*TASK REQUIREMENTS*: Reproduce all of the data exactly, with no line skipped.

* begin *

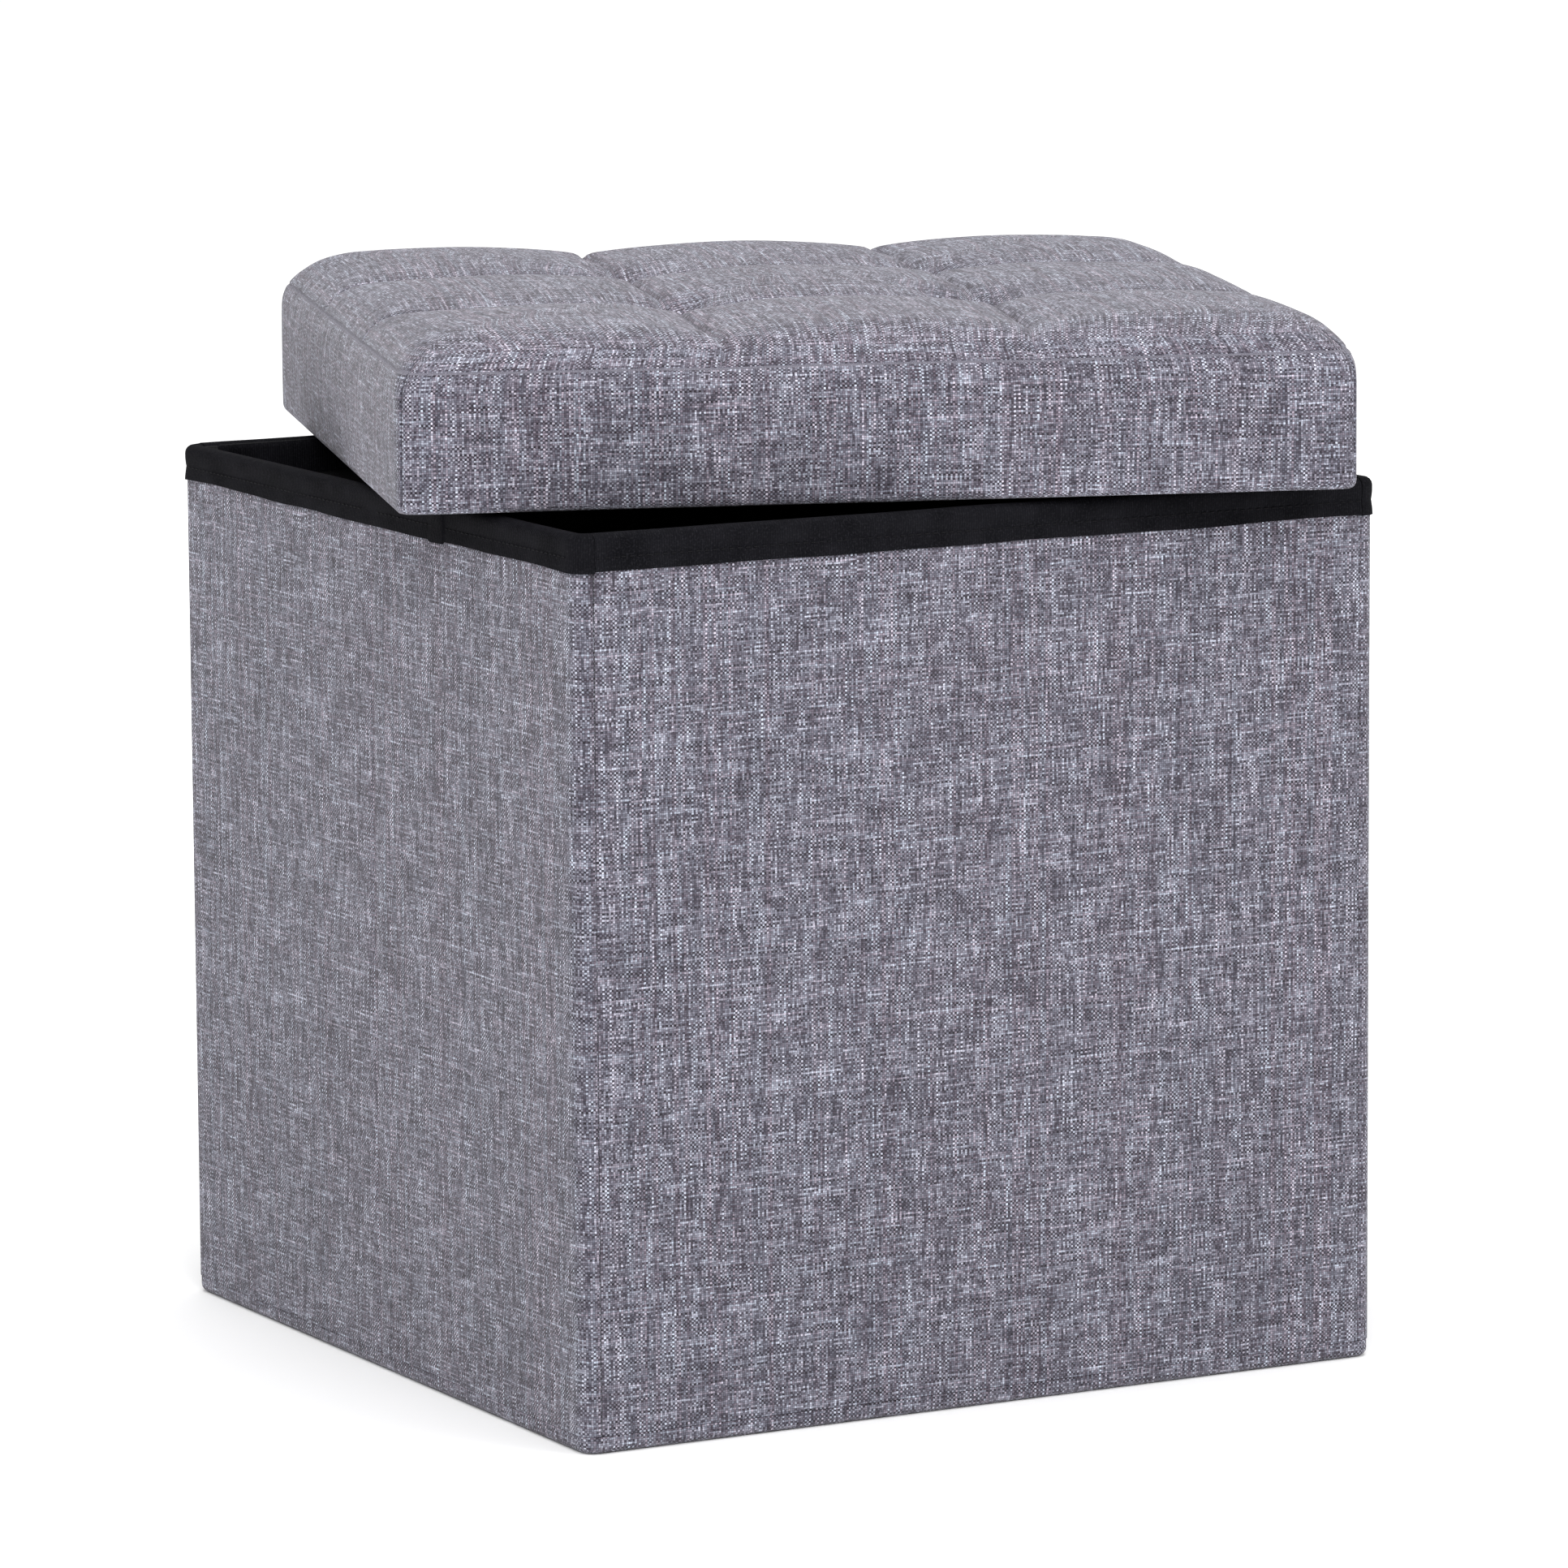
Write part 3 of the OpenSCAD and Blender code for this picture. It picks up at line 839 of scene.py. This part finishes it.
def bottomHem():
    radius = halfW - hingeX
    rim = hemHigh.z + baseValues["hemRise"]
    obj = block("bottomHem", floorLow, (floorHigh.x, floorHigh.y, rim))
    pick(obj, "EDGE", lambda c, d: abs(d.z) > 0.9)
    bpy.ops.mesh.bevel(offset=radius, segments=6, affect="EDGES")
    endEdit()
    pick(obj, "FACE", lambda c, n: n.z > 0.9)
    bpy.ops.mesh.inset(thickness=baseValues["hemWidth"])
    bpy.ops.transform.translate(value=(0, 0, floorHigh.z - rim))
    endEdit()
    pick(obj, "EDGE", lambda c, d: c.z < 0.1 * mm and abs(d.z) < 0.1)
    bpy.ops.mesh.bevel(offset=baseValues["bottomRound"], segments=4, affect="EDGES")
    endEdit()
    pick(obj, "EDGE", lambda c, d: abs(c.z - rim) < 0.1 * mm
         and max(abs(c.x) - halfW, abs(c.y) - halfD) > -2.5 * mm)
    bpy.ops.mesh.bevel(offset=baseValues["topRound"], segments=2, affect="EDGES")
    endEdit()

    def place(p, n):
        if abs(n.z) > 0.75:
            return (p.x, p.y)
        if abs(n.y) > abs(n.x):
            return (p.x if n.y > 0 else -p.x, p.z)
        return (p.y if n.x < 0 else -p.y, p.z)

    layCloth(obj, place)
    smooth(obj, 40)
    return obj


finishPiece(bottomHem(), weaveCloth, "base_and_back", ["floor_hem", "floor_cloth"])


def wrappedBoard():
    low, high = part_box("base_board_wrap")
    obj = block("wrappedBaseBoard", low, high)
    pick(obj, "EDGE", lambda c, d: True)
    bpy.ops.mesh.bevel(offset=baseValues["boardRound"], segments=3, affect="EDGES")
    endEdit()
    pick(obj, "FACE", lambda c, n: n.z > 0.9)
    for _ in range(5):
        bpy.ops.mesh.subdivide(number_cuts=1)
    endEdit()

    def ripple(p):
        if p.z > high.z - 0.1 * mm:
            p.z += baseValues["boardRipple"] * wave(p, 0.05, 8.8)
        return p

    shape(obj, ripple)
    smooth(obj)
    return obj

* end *

*COMPLETED TASK*:
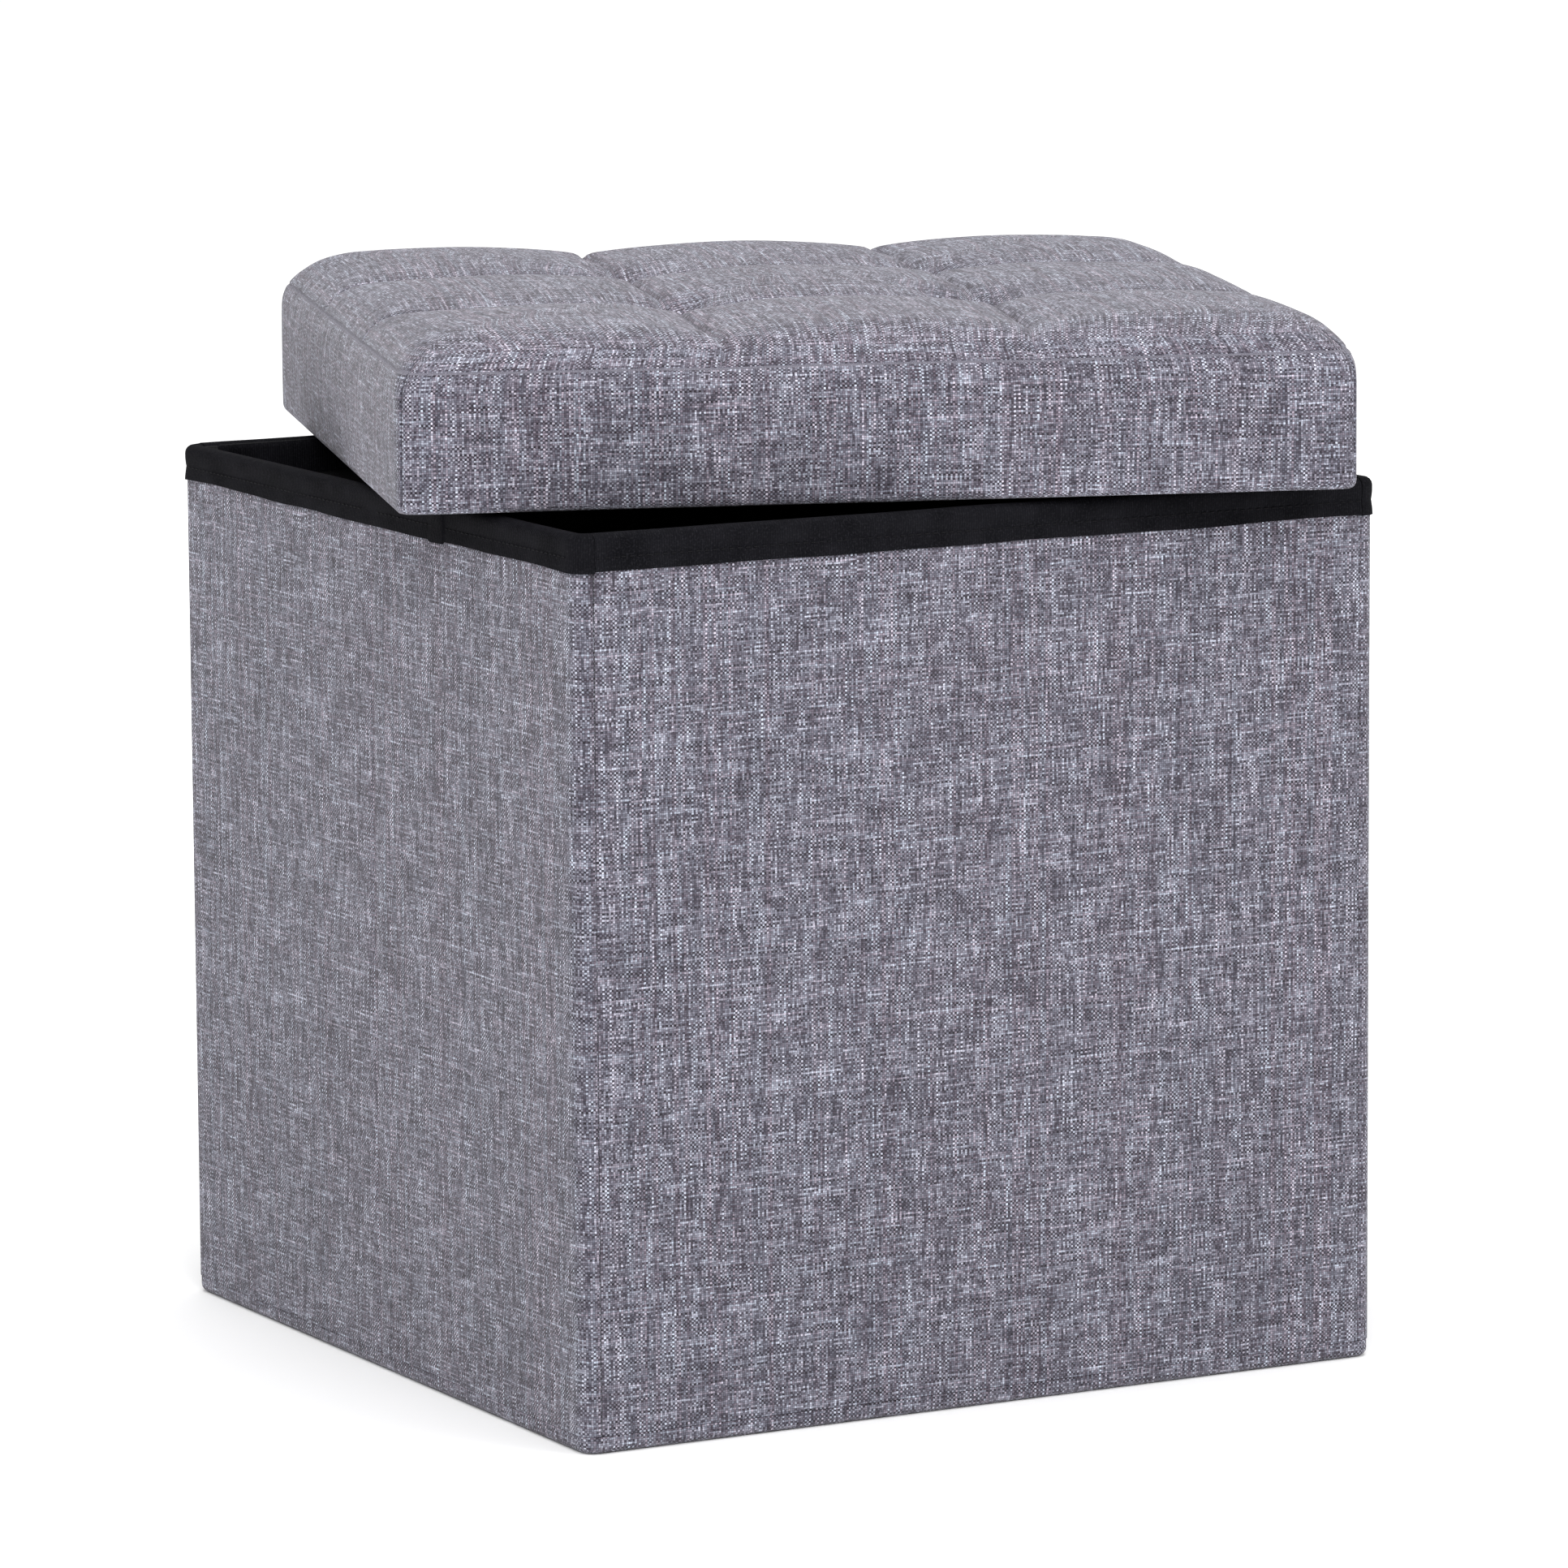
Write part 3 of the OpenSCAD and Blender code for this picture. It picks up at line 839 of scene.py. This part finishes it.
def bottomHem():
    radius = halfW - hingeX
    rim = hemHigh.z + baseValues["hemRise"]
    obj = block("bottomHem", floorLow, (floorHigh.x, floorHigh.y, rim))
    pick(obj, "EDGE", lambda c, d: abs(d.z) > 0.9)
    bpy.ops.mesh.bevel(offset=radius, segments=6, affect="EDGES")
    endEdit()
    pick(obj, "FACE", lambda c, n: n.z > 0.9)
    bpy.ops.mesh.inset(thickness=baseValues["hemWidth"])
    bpy.ops.transform.translate(value=(0, 0, floorHigh.z - rim))
    endEdit()
    pick(obj, "EDGE", lambda c, d: c.z < 0.1 * mm and abs(d.z) < 0.1)
    bpy.ops.mesh.bevel(offset=baseValues["bottomRound"], segments=4, affect="EDGES")
    endEdit()
    pick(obj, "EDGE", lambda c, d: abs(c.z - rim) < 0.1 * mm
         and max(abs(c.x) - halfW, abs(c.y) - halfD) > -2.5 * mm)
    bpy.ops.mesh.bevel(offset=baseValues["topRound"], segments=2, affect="EDGES")
    endEdit()

    def place(p, n):
        if abs(n.z) > 0.75:
            return (p.x, p.y)
        if abs(n.y) > abs(n.x):
            return (p.x if n.y > 0 else -p.x, p.z)
        return (p.y if n.x < 0 else -p.y, p.z)

    layCloth(obj, place)
    smooth(obj, 40)
    return obj


finishPiece(bottomHem(), weaveCloth, "base_and_back", ["floor_hem", "floor_cloth"])


def wrappedBoard():
    low, high = part_box("base_board_wrap")
    obj = block("wrappedBaseBoard", low, high)
    pick(obj, "EDGE", lambda c, d: True)
    bpy.ops.mesh.bevel(offset=baseValues["boardRound"], segments=3, affect="EDGES")
    endEdit()
    pick(obj, "FACE", lambda c, n: n.z > 0.9)
    for _ in range(5):
        bpy.ops.mesh.subdivide(number_cuts=1)
    endEdit()

    def ripple(p):
        if p.z > high.z - 0.1 * mm:
            p.z += baseValues["boardRipple"] * wave(p, 0.05, 8.8)
        return p

    shape(obj, ripple)
    smooth(obj)
    return obj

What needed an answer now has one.